> Requirements
Present the data once more in exactly its original form.

> Supplied data
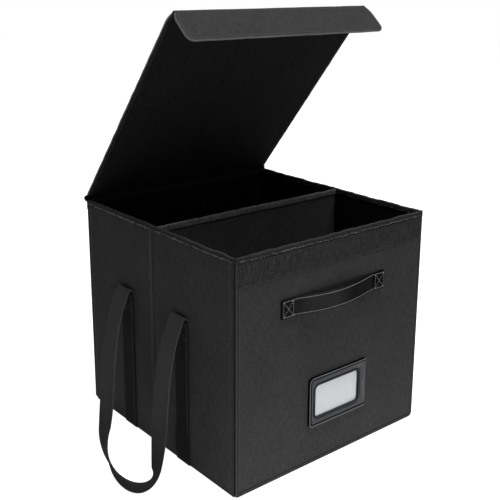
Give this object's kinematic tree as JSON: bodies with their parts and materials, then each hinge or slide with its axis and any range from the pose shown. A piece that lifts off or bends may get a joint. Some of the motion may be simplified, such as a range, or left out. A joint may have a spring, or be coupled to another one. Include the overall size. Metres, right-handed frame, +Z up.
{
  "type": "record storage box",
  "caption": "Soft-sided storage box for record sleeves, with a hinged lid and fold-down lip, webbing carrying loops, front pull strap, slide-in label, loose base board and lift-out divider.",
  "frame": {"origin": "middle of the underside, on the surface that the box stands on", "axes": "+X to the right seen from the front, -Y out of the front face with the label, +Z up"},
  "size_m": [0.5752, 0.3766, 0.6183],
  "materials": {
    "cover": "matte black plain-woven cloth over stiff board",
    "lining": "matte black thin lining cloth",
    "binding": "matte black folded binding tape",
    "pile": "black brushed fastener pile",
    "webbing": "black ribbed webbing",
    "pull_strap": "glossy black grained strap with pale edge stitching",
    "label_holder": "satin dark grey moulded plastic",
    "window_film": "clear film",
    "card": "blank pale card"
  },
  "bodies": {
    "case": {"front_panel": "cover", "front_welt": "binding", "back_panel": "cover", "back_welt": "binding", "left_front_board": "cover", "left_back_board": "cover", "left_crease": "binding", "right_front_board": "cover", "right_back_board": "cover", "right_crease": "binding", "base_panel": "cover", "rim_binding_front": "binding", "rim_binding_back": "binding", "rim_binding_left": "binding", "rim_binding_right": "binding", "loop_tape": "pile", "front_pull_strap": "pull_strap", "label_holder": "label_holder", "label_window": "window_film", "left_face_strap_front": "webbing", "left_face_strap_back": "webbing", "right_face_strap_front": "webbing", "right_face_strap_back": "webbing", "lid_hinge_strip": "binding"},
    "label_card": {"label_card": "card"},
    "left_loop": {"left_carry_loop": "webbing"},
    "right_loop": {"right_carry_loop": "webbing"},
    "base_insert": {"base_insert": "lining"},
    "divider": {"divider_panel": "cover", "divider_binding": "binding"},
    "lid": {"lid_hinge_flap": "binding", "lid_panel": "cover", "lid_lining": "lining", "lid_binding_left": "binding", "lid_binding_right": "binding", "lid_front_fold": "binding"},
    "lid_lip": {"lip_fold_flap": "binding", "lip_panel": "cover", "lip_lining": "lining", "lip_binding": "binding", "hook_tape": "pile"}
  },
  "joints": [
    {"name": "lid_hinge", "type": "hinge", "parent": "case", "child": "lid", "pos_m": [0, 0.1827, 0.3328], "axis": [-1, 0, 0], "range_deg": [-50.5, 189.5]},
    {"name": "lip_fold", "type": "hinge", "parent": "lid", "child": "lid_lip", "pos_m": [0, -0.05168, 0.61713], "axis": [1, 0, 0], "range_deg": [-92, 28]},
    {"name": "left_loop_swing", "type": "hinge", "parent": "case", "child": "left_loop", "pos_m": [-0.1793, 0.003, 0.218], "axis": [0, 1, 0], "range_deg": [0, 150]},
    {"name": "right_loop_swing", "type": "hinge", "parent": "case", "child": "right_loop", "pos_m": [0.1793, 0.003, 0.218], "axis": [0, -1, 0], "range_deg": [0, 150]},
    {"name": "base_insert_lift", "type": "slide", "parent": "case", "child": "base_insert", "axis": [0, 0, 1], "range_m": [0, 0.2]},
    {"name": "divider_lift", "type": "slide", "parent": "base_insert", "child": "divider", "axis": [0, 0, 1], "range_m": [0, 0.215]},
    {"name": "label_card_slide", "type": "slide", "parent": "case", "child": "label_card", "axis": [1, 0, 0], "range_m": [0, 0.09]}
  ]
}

> Full response
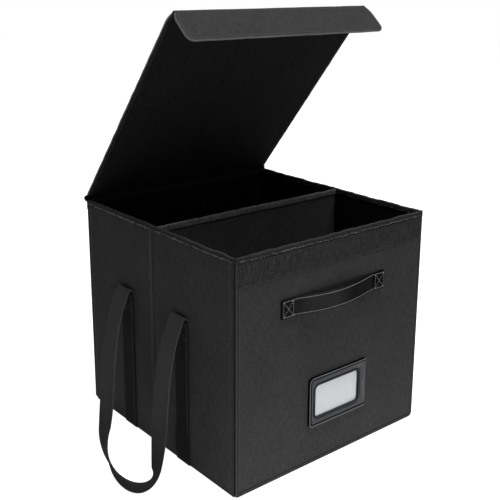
Give this object's kinematic tree as JSON: bodies with their parts and materials, then each hinge or slide with its axis and any range from the pose shown. A piece that lifts off or bends may get a joint. Some of the motion may be simplified, such as a range, or left out. A joint may have a spring, or be coupled to another one. Include the overall size. Metres, right-handed frame, +Z up.
{
  "type": "record storage box",
  "caption": "Soft-sided storage box for record sleeves, with a hinged lid and fold-down lip, webbing carrying loops, front pull strap, slide-in label, loose base board and lift-out divider.",
  "frame": {"origin": "middle of the underside, on the surface that the box stands on", "axes": "+X to the right seen from the front, -Y out of the front face with the label, +Z up"},
  "size_m": [0.5752, 0.3766, 0.6183],
  "materials": {
    "cover": "matte black plain-woven cloth over stiff board",
    "lining": "matte black thin lining cloth",
    "binding": "matte black folded binding tape",
    "pile": "black brushed fastener pile",
    "webbing": "black ribbed webbing",
    "pull_strap": "glossy black grained strap with pale edge stitching",
    "label_holder": "satin dark grey moulded plastic",
    "window_film": "clear film",
    "card": "blank pale card"
  },
  "bodies": {
    "case": {"front_panel": "cover", "front_welt": "binding", "back_panel": "cover", "back_welt": "binding", "left_front_board": "cover", "left_back_board": "cover", "left_crease": "binding", "right_front_board": "cover", "right_back_board": "cover", "right_crease": "binding", "base_panel": "cover", "rim_binding_front": "binding", "rim_binding_back": "binding", "rim_binding_left": "binding", "rim_binding_right": "binding", "loop_tape": "pile", "front_pull_strap": "pull_strap", "label_holder": "label_holder", "label_window": "window_film", "left_face_strap_front": "webbing", "left_face_strap_back": "webbing", "right_face_strap_front": "webbing", "right_face_strap_back": "webbing", "lid_hinge_strip": "binding"},
    "label_card": {"label_card": "card"},
    "left_loop": {"left_carry_loop": "webbing"},
    "right_loop": {"right_carry_loop": "webbing"},
    "base_insert": {"base_insert": "lining"},
    "divider": {"divider_panel": "cover", "divider_binding": "binding"},
    "lid": {"lid_hinge_flap": "binding", "lid_panel": "cover", "lid_lining": "lining", "lid_binding_left": "binding", "lid_binding_right": "binding", "lid_front_fold": "binding"},
    "lid_lip": {"lip_fold_flap": "binding", "lip_panel": "cover", "lip_lining": "lining", "lip_binding": "binding", "hook_tape": "pile"}
  },
  "joints": [
    {"name": "lid_hinge", "type": "hinge", "parent": "case", "child": "lid", "pos_m": [0, 0.1827, 0.3328], "axis": [-1, 0, 0], "range_deg": [-50.5, 189.5]},
    {"name": "lip_fold", "type": "hinge", "parent": "lid", "child": "lid_lip", "pos_m": [0, -0.05168, 0.61713], "axis": [1, 0, 0], "range_deg": [-92, 28]},
    {"name": "left_loop_swing", "type": "hinge", "parent": "case", "child": "left_loop", "pos_m": [-0.1793, 0.003, 0.218], "axis": [0, 1, 0], "range_deg": [0, 150]},
    {"name": "right_loop_swing", "type": "hinge", "parent": "case", "child": "right_loop", "pos_m": [0.1793, 0.003, 0.218], "axis": [0, -1, 0], "range_deg": [0, 150]},
    {"name": "base_insert_lift", "type": "slide", "parent": "case", "child": "base_insert", "axis": [0, 0, 1], "range_m": [0, 0.2]},
    {"name": "divider_lift", "type": "slide", "parent": "base_insert", "child": "divider", "axis": [0, 0, 1], "range_m": [0, 0.215]},
    {"name": "label_card_slide", "type": "slide", "parent": "case", "child": "label_card", "axis": [1, 0, 0], "range_m": [0, 0.09]}
  ]
}